Dixon, originally from Paisley, was employed by the new Meiji Government at the University of Tokyo during the 1880s as a teacher of English. In 1882, Dixon visited Ezo (Hokkaido) and collected items created and used by the Tsuishikari people. This small group of Ainu artefacts is a highlight of the collections.
South Lanarkshire
South Lanarkshire Leisure and Culture
South Lanarkshire Leisure and Culture has a small collection (under 100 items currently identified) mainly from the The Cameronians (Scottish Rifles) regimental collection.
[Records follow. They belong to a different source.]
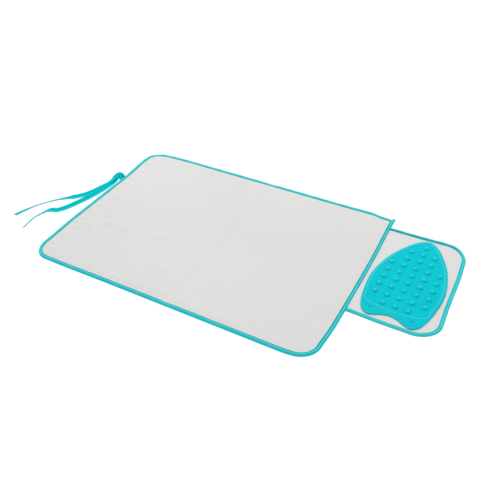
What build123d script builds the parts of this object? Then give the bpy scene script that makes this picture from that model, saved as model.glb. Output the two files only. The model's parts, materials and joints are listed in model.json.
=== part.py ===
"""A padded travel ironing mat with a fold-over flap that carries a studded silicone iron rest.

Origin: the middle of the mat's underside.  +X runs along the mat towards the flap, +Y across it to
the far long side, +Z up.  Units are millimetres.  The soft layers are plain flat solids.
"""
from build123d import *
import math
import os

# ---- The mat ----
MAT_LENGTH = 650.0          # along X, over the binding
MAT_WIDTH = 470.0           # along Y, over the binding
MAT_CORNER = 38.0           # radius of the three rounded corners; the far right one is square
CREASE_X = 14.0             # the mat folds in half here
CREASE_GAP = 0.6            # clearance between the two halves at the crease

# ---- The flap ----
FLAP_REACH = 171.0          # how far the flap stands out from the mat's right side
FLAP_NEAR_Y = -91.0
FLAP_FAR_Y = 200.0
FLAP_CORNER = 47.0
FLAP_GAP = 1.0              # clearance between the flap and the mat's binding
SEAM_ALLOWANCE = 9.0        # the flap's raw edge inside the mat

# ---- Cloth and tape ----
TAPE = 0.5                  # thickness of the binding tape
MAT_LIP = 9.5               # width of binding seen on the mat's face
FLAP_LIP = 8.5
STITCH_INSET = 2.0          # from the binding's inner edge
THREAD_WIDTH = 0.5
THREAD_HEIGHT = 0.3
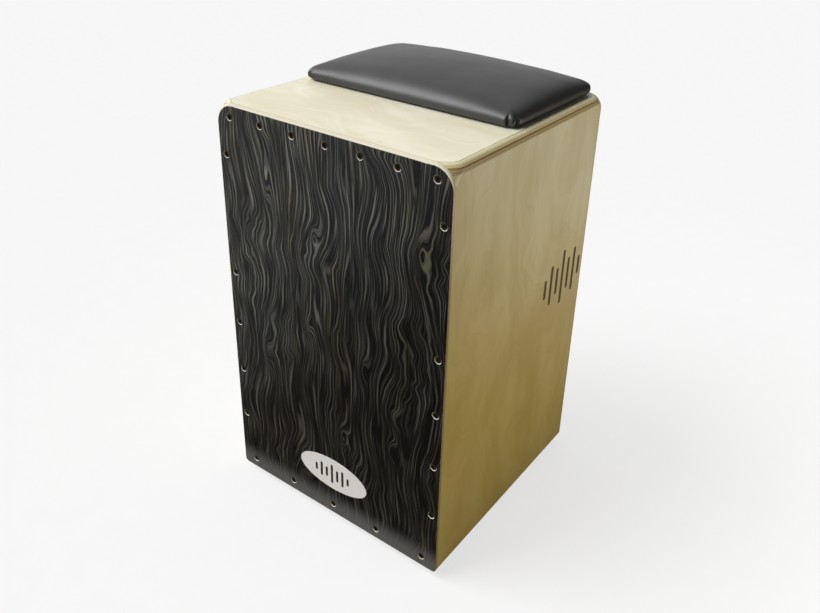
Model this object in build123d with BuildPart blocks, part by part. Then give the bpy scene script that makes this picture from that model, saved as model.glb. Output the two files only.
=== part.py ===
"""A box drum: a plywood body with a screwed front plate, snare wires inside and a loose seat pad."""

import os
from math import cos, pi, sin, sqrt

from build123d import *

os.makedirs("parts", exist_ok=True)

# Box. Depth is from the front plate's face to the back panel's face.
box_width = 300.0
box_depth = 297.0
box_height = 480.0
top_thickness = 9.0
bottom_thickness = 9.0
side_thickness = 12.0
back_thickness = 4.0
plate_thickness = 3.0

# Rounding of the front plate's edge, from its face to its back. It is taller along the top.
plate_side_rounding = 0.7
plate_top_rounding = 4.0
plate_rounding_steps = 8

# Rounding of the long top edges, which widens to larger corners at the front and the back.
edge_radius = 8.5
front_corner_radius = 22.0
back_corner_radius = 16.0
bottom_corner_radius = 5.0
flare_length = 15.0
flare_steps = 4
back_edge_radius = 2.2
sound_hole_radius = 57.5
sound_hole_height = 285.0
sound_hole_edge = 1.2

# Printed oval on the front plate.
badge_width = 101.0
badge_height = 43.5
badge_thickness = 0.5
badge_centre_height = 59.5
badge_offset = 1.4

# Feet.
foot_height = 9.0
foot_top_radius = 13.0
foot_bottom_radius = 11.0
foot_edge = 1.0
foot_inset = 32.0
foot_pocket_radius = 6.2
foot_pocket_depth = 4.6
foot_hole_radius = 2.3
foot_pilot_floor = 1.0
foot_screw_end_gap = 1.0

# Frame of battens behind the front plate.
batten = 15.0
side_batten = 12.0

# Screws that hold the front plate.
clearance = 0.05
screw_radius = 1.6
screw_length = 18.0
screw_head_radius = 3.7
screw_head_height = screw_head_radius - screw_radius
screw_tip = 3.0
screw_sink = 0.55
recess_span = 4.6
recess_width = 1.1
recess_depth = 1.5
recess_taper = 12.0
screw_turn = 37.0
top_row_drop = 15.0
top_row_pitch = 44.0
top_row_count = 7
bottom_row_rise = 13.0
bottom_row_pitch = 65.0
bottom_row_count = 5
side_screw_inset = 9.0
side_screw_top = 422.0
side_screw_first = 80.0
side_screw_pitch = 66.5
side_screw_count = 4

# Snare rail and wires.
rail_depth = 20.0
rail_height = 24.0
rail_centre_height = 330.0
rail_edge = 2.0
rail_screw_bite = 12.0
rail_screw_end_gap = 1.0
snare_screw_length = 14.0
snare_screw_inset = 8.0
snare_plate_width = 98.0
snare_plate_height = 14.0
snare_plate_thickness = 1.0
snare_plate_corner = 2.0
snare_centre = 62.0
snare_wire_radius = 1.15
snare_wire_length = 112.0
snare_wire_pitch = 9.6
snare_wire_count = 10
snare_wire_foot_drop = 1.0
snare_touch_gap = 0.3
pan_head_radius = 3.4
pan_head_height = 2.2
pan_shoulder_radius = 2.89
pan_shoulder_height = 1.54
pan_recess_span = 3.54
washer_radius = 5.5
washer_hole_radius = 2.0
washer_thickness = 0.8

# Hook-and-loop strips under the seat pad.
strip_length = 200.0
strip_width = 20.0
strip_thickness = 0.6
strip_spacing = 90.0
strip_corner = 2.0

# Seat pad.
pad_width = 279.5
pad_depth = 177.7
pad_back_gap = 1.0
pad_corner_radius = 18.0
pad_tuck = 3.0
pad_belly = 6.0
pad_rim_height = 14.0
pad_rim_inset = 45.0
pad_rim_power = 2.8
pad_crown = 11.7
pad_crown_power = 2.06
pad_steps = 9
pad_step_power = 1.8
pad_last_inset = 0.86
pad_corner_limit = 0.46
cover_thickness = 1.2
pad_board_thickness = 6.0
pad_board_corner = 34.0
hem_width = 20.0
hem_corner = 4.0
staple_to_hem_edge = 7.0
staple_width = 10.0
staple_wire = 0.7
staple_leg = 4.5
staples_along_x = 7
staples_along_y = 4
staple_pitch_x = 36.0
staple_pitch_y = 36.0

# Levels and planes worked out from the sizes above.
box_bottom = foot_height
box_top = box_bottom + box_height
front_y = badge_thickness - (box_depth + badge_thickness) / 2
back_y = front_y + box_depth
plate_back_y = front_y + plate_thickness
panel_back_y = back_y - back_thickness
panel_depth = panel_back_y - plate_back_y
half_width = box_width / 2
inner_half_width = half_width - side_thickness
top_underside = box_top - top_thickness
bottom_topside = box_bottom + bottom_thickness
foot_x = half_width - foot_inset
foot_y = box_depth / 2 - foot_inset


def rounded_outline(top_radius):
    """The box seen from the front: larger corners at the top, small ones at the bottom."""
    with BuildSketch(mode=Mode.PRIVATE) as outline:
        with Locations((0, (box_bottom + box_top) / 2)):
            Rectangle(box_width, box_height)
        fillet(outline.vertices().group_by(Axis.Y)[-1], top_radius)
        fillet(outline.vertices().group_by(Axis.Y)[0], bottom_corner_radius)
    return outline.sketch


def plate_outline(turn):
    """The front plate's outline at a turn of its rounding: 0 is the plate's face, pi / 2 its back."""
    depth = plate_thickness * (1 - cos(turn))
    left = max(0, 1 - depth / plate_side_rounding)
    side_inset = plate_side_rounding * (1 - sqrt(1 - left**2))
    top_inset = plate_top_rounding * (1 - sin(turn))
    with BuildSketch(mode=Mode.PRIVATE) as outline:
        with Locations((0, (box_bottom + box_top + side_inset - top_inset) / 2)):
            Rectangle(box_width - 2 * side_inset, box_height - side_inset - top_inset)
        fillet(outline.vertices().group_by(Axis.Y)[-1], front_corner_radius)
        fillet(outline.vertices().group_by(Axis.Y)[0], bottom_corner_radius - side_inset)
    return outline.sketch


def flare_radius(corner_radius, step):
    """Corner radius along a flare: step 0 is the box's end, the last step is its straight part."""
    left = 1 - step / flare_steps
    return edge_radius + (corner_radius - edge_radius) * left * left


def save(piece, name):
    piece.part.label = name
    export_step(piece.part, f"parts/{name}.step")


def plate_screw_places():
    """Centres of the front plate's screws, as (x, z)."""
    places = []
    for i in range(top_row_count):
        places.append(((i - (top_row_count - 1) / 2) * top_row_pitch, box_top - top_row_drop))
    for side in (-1, 1):
        x = side * (half_width - side_screw_inset)
        places.append((x, box_bottom + side_screw_top))
        for i in range(side_screw_count):
            places.append((x, box_bottom + side_screw_first + i * side_screw_pitch))
    for i in range(bottom_row_count):
        x = (i - (bottom_row_count - 1) / 2) * bottom_row_pitch
        places.append((x, box_bottom + bottom_row_rise))
    return places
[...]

Ceramics and glassware and some numismatic collections come from pre-South Lanarkshire Council era museum collections from Rutherglen and Strathaven/East Kilbride (John Hastie Museum).
The Chinese objects include souvenir items collected by The Cameronians (Scottish Rifles) who served in China in 1927. Sketchbook and associated prints by H H Crealock – an officer of the 90th Perthshire Light Infantry (an antecedent regiment of The Cameronians SR) who served as a general officer and unofficial war correspondent in several Victorian military campaigns, including the Second Opium War (1857-1860). There is a small collection of Japanese edged weapons, Japanese flags/ banners and souvenir items collected by 1st Battalion The Cameronians (Scottish Rifles) during their service in the Pacific War/Second World War (1941-1945).